I have – and use – several palettes for my oil paintings. Palettes come in many styles and brands; can be handmade or purchased; and are composed of diverse materials, such as wood, paper, glass, plastic, and ceramic.
Different palettes have different uses. My favorite is the traditional wooden palette, primed with linseed oil. I prefer its neutral smooth surface for the activity of mixing oil or acrylic paint. Artists have used wooden palettes for centuries. In general, they are conveniently lightweight and easily made and are constructed with much varience in shapes and styles. There are even folding wooden palettes available to use for the half-French easel.
Disposable paper palettes come in white or neutral grey. These are impermeable pads of coated paper and good for most paint media. These do not need any cleanup: the top paper on the pad is simply removed and thrown away, and the next page is ready to be used for another project.

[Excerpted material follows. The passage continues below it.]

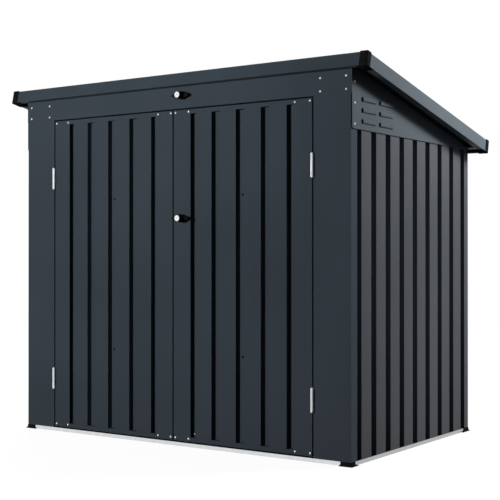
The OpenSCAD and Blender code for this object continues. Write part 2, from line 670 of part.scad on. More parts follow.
// The brace stops short of the pivot rod
module roof_brace() color("gainsboro") stand() on_roof() translate([0, sheet_t, 0]) rotate([90, 0, 0])
    translate([0, 0, eye_d + roof_rear - roof_l]) linear_extrude(roof_l - eye_d - roof_rear)
        folded([[-roof_brace_w / 2, -brace_top], [-roof_brace_w / 2, -brace_top - roof_brace_d],
            [roof_brace_w / 2, -brace_top - roof_brace_d], [roof_brace_w / 2, -brace_top]], sheet_t);

// ---- Lid pivot ----
module lid_pivot_rod() color("silver") stand() translate([0, pivot_y, pivot_z])
    along_x(sheet_t - roof_half_w, roof_half_w - sheet_t) circle(d = pivot_d);
module pivot_bracket() difference() {
    union() {
        along_x(-bracket_w / 2, bracket_w / 2)
            translate([cabinet_d, pivot_z - bracket_h]) square([bracket_t, bracket_h]);
        along_x(-bracket_w / 2, bracket_w / 2)
            translate([cabinet_d, pivot_z - bracket_arm_t / 2]) square([pivot_out, bracket_arm_t]);
        translate([0, pivot_y, pivot_z]) along_x(-bracket_w / 2, bracket_w / 2) circle(d = eye_d);
    }
    translate([0, pivot_y, pivot_z]) along_x(-bracket_w, bracket_w) circle(d = pivot_d + 2 * fit);
}
// The brackets stand behind the rear wall's ribs, the second from the middle and the last but one
module lid_pivot_brackets() color("gainsboro") stand() mirrored_pair()
    for (rib = [1, rear_sheet_ribs - 2]) translate([(rib + 0.5) * wall_pitch, 0, 0]) pivot_bracket();

base_rail_front();
base_rail_rear();
base_rails_side();
base_feet();
corner_post_front_left();
corner_post_front_right();
corner_post_rear_left();
corner_post_rear_right();
header_panel();
rear_top_rail();
wall_studs();
side_sheet_left_front();
side_sheet_left_rear();
side_sheet_right_front();
side_sheet_right_rear();
rear_sheet_left();
rear_sheet_right();
gable_left();
gable_right();
post_hinges();
lid_pivot_brackets();
door_left_stiles();
door_left_rails();
door_left_sheet();
door_left_braces();
door_left_hinges();
door_right_stiles();
door_right_rails();
door_right_sheet();
door_right_braces();
door_right_hinges();
door_lock_grip();
door_lock_cylinder();
door_lock_cam();
lid_lock_grip();
lid_lock_cylinder();
lid_lock_cam();
lid_lock_keeper();
roof_rail_front();
roof_rail_rear();
roof_rails_side();
roof_caps();
roof_sheet_left();
roof_sheet_right();
roof_brace();
lid_pivot_rod();
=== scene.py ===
"""Finishes, small metalwork and studio of a metal bin store with a pent roof that lifts as a lid.

The cabinet, doors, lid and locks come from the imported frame, in metres: +Z up, doors facing -Y.
Rivets, screws, hinge pins, lock nuts and the softened plastic mouldings are modelled here.
"""

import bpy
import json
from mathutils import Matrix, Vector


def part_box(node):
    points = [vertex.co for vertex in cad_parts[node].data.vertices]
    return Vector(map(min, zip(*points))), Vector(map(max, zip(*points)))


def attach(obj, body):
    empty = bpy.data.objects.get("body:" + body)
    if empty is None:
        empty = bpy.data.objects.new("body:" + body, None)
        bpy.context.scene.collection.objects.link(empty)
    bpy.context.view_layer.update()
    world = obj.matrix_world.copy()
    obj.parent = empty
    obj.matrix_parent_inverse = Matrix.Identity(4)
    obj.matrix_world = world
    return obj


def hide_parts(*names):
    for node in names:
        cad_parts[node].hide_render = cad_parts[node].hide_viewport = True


bl_info = {
    "name": "Metal Bin Store",
    "version": (1, 0, 0),
    "blender": (4, 5, 0),
    "location": "3D View > Sidebar > Bin Store",
    "description": "Paint, zinc and plastic finishes, rivets, hinge and lock details, and a studio",
    "category": "Object",
}

import json
import math

import bmesh
import bpy
from mathutils import Matrix, Vector

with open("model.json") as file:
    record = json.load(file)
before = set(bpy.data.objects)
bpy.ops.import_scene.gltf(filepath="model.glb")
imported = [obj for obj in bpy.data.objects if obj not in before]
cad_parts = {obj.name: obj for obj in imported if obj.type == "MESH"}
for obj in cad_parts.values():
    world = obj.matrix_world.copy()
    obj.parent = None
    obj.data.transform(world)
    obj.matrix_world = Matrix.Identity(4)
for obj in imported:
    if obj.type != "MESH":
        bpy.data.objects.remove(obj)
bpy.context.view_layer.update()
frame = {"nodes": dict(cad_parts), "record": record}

MM = 0.001
UP, DOWN = Vector((0, 0, 1)), Vector((0, 0, -1))
LEFT, RIGHT = Vector((-1, 0, 0)), Vector((1, 0, 0))
FRONT, REAR = Vector((0, -1, 0)), Vector((0, 1, 0))

# Thickness of the pressed sheet
SHEET = 1 * MM
# How far the gable plates' faces stand off the posts' sides
GABLE_PROUD = 4 * MM
# Rivets down the front edge of a gable
GABLE_RIVETS = 3
# Height of the flat rivets between the leaves of a closed hinge
LEAF_RIVET_HEIGHT = 0.5 * MM
# Radius of a lock grip's round foot
GRIP_FOOT = 13 * MM
# Black plastic nodes that get rounded edges, with the bodies they ride on
MOULDINGS = {
    "roof_caps": "lid",
    "base_feet": "cabinet",
    "door_lock_grip": "door_right",
    "lid_lock_grip": "cabinet",
}
# Distance below which two corners of a moulding are one
WELD = 0.01 * MM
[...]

Glass palettes are fragile, but they are easily cleaned. These can be set upon toned paper for an easier effort in matching paint color when paint mixing. Any small plate of clear glass can serve the role of a glass palette.
Plastic palettes are made in a wide variety of shapes and styles to suite a range of different artists’ preferences. Some of them come with lids for storing mixed paints and for humidity control. Plastic palettes can be used for oil, acrylic, and watercolor paints.
Ceramic palettes, such as the Butcher’s Plate, are good for oil, acrylic and watercolor, and they clean up well. They are fragile, but not as fragile as glass plate palettes. These can be purchased from an art materials supplier, although some artists use a ceramic plate for the same result.
It is better to have more than one palette when painting. Each travel easel and pochade should have its own palette, and it is a good idea not to use one palette for two mediums (such as oil paint and watercolor) to prevent contamination of media.